The newly single (or is he?) Toby, and certainly the newly single parented Toby, begins to date from online services, and he seems to find himself in the hands of what appear to be voraciously sexually starved single women (another rather repulsive part of this novel); he makes a pass at a female doctor/resident under his supervision (after all, shouldn’t this smug author toss that in, too?).  You won’t find a recent novel with as many gender cliches as this one, for sure, and the self-righteous reader can, depending upon your points of view, hate Toby or hate Rachel or hate them both, as I eventually did. The novel purports to empathize with Toby, until relatively near the end , when we’re privy to an increasingly desperate Rachel, who, poor soul, goes away to a trendy yoga-obsessed resort with, of course, one of her woman friend’s husbands (poor Rachel can only find succor in another man’s sex); Rachel appears to have a kind of breakdown (ah, maybe she CAN’T have it all….) and the reader will presume that the only person who will understand her and take her back will be Toby, of course, martyred fool that he often appears to be. (I might point out that Toby earns just under $300,000 a year in New York in his late thirties; this amount of money is scoffed at by Rachel; who on earth could live on THAT? (well, a whole lot of people do).

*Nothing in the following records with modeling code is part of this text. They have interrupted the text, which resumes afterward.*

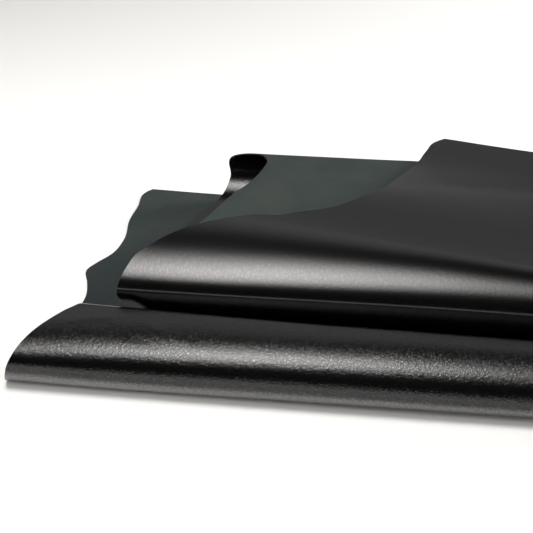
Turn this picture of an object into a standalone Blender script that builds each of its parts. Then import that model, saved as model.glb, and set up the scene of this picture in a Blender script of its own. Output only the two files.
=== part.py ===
"""A tanned calf hide folded back and forth in four layers.

The hide is one skin. Its grain is the smooth outer face, its flesh the soft inner face.
X runs along the folds, Y from the front fold to the back fold, Z up. From the bottom:
the first layer lies flat with its flesh up, the first fold turns it over at the front,
the second layer runs back along it and rises into the back fold, the third layer comes
forward to just behind the first fold, the second fold turns over there, and the fourth
layer falls back over the back fold and ends in the neck.

Along the hide, distances are counted from the foremost line of the first fold.
"""

import bmesh
import bpy
import numpy as np

# Skin
THICKNESS = 0.0012
WIDTH = 0.88
MIDDLE = WIDTH / 2

# Mesh: strips across the hide, and steps along each of the twelve stretches of its section
STRIPS = 20
STEPS = (14, 6, 11, 9, 4, 10, 8, 5, 5, 6, 18, 14)

# A quarter of an ellipse is drawn with handles of this share of its half axes
ROUND = 0.5523
EASE = 0.35

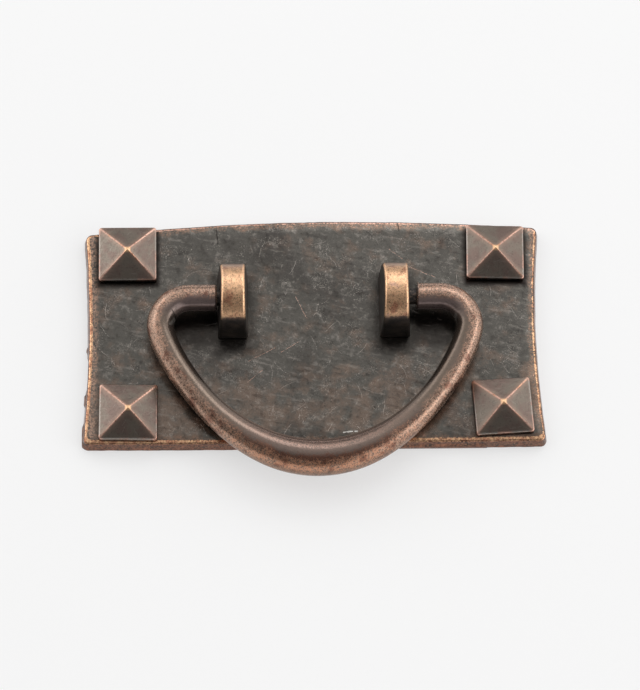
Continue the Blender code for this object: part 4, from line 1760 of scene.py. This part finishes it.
class PULL_OT_posts(bpy.types.Operator):
    """Build the two eye posts that carry the bail."""

    bl_idname = "pull.posts"
    bl_label = "Eye posts"

    def execute(self, context):
        scene = context.scene
        material = post_copper(scene.pull_colours)
        for node, side in zip(POST_NODES, (-1, 1)):
            make_post(node, side, scene.pull_posts, scene.pull_bail, material)
        return {"FINISHED"}


class PULL_OT_bail(bpy.types.Operator):
    """Build the swinging bail with its pivot pins."""

    bl_idname = "pull.bail"
    bl_label = "Bail"

    def execute(self, context):
        scene = context.scene
        bar = bail_copper(scene.pull_colours)
        pin = pin_black(scene.pull_colours)
        make_bail(scene.pull_bail, scene.pull_backplate, bar, pin)
        return {"FINISHED"}


class PULL_OT_studs(bpy.types.Operator):
    """Set the four pyramid studs."""

    bl_idname = "pull.studs"
    bl_label = "Pyramid studs"

    def execute(self, context):
        scene = context.scene
        make_studs(scene.pull_studs, stud_copper(scene.pull_colours, scene.pull_studs))
        return {"FINISHED"}


class PULL_OT_stage(bpy.types.Operator):
    """Lay the floor, hang the lamps and stand the camera."""

    bl_idname = "pull.stage"
    bl_label = "Stage"

    def execute(self, context):
        settings = context.scene.pull_light
        lay_floor(settings)
        room_light(settings)
        soft_lamp(*KEY_LAMP, settings.key)
        soft_lamp(*LEFT_LAMP, settings.left)
        soft_lamp(*RIGHT_LAMP, settings.right)
        context.scene.view_settings.view_transform = "Standard"
        set_camera()
        return {"FINISHED"}


SETTINGS = (
    ("pull_backplate", BackplateSizes),
    ("pull_posts", PostSizes),
    ("pull_bail", BailSizes),
    ("pull_studs", StudSizes),
    ("pull_colours", CopperColours),
    ("pull_light", StudioLight),
)
OPERATORS = (PULL_OT_backplate, PULL_OT_posts, PULL_OT_bail, PULL_OT_studs, PULL_OT_stage)


class PULL_PT_panel(bpy.types.Panel):
    """Sizes, colours and build buttons of the pull."""

    bl_idname = "PULL_PT_panel"
    bl_label = "Studded bail pull"
    bl_space_type = "VIEW_3D"
    bl_region_type = "UI"
    bl_category = "Pull"

    def draw(self, context):
        for operator in OPERATORS:
            self.layout.operator(operator.bl_idname)
        for name, group in SETTINGS:
            box = self.layout.box()
            settings = getattr(context.scene, name)
            for field in group.__annotations__:
                box.prop(settings, field)


def register():
    for name, group in SETTINGS:
        bpy.utils.register_class(group)
        setattr(bpy.types.Scene, name, bpy.props.PointerProperty(type=group))
    for operator in OPERATORS:
        bpy.utils.register_class(operator)
    bpy.utils.register_class(PULL_PT_panel)


def unregister():
    bpy.utils.unregister_class(PULL_PT_panel)
    for operator in reversed(OPERATORS):
        bpy.utils.unregister_class(operator)
    for name, group in reversed(SETTINGS):
        delattr(bpy.types.Scene, name)
        bpy.utils.unregister_class(group)


def main():
    """Build every piece."""
    register()
    bpy.ops.pull.backplate()
    bpy.ops.pull.posts()
    bpy.ops.pull.bail()
    bpy.ops.pull.studs()
    bpy.ops.pull.stage()


if __name__ == "__main__":
    main()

I haven’t despised a novel this much in a long time; I only finished it so that I could review it. “Fleishman Is In Trouble” is much praised by the usual people, who no doubt face the same, uh, tribulations, or think they do; I just wasn’t aware of the, say, necessity to own a house in The Hamptons by the age of forty while two young children need to be educated and the like; Fleishman himself doesn’t seem to object to these lifestyle excesses, which, of course, are paid for by Rachel’s hard-earned money.

Rachel and Toby are the products of many contemporary movements, and, again, some readers may find the (self-imposed) “complexities” of this contemporary “marriage” interesting and compelling.  I did not.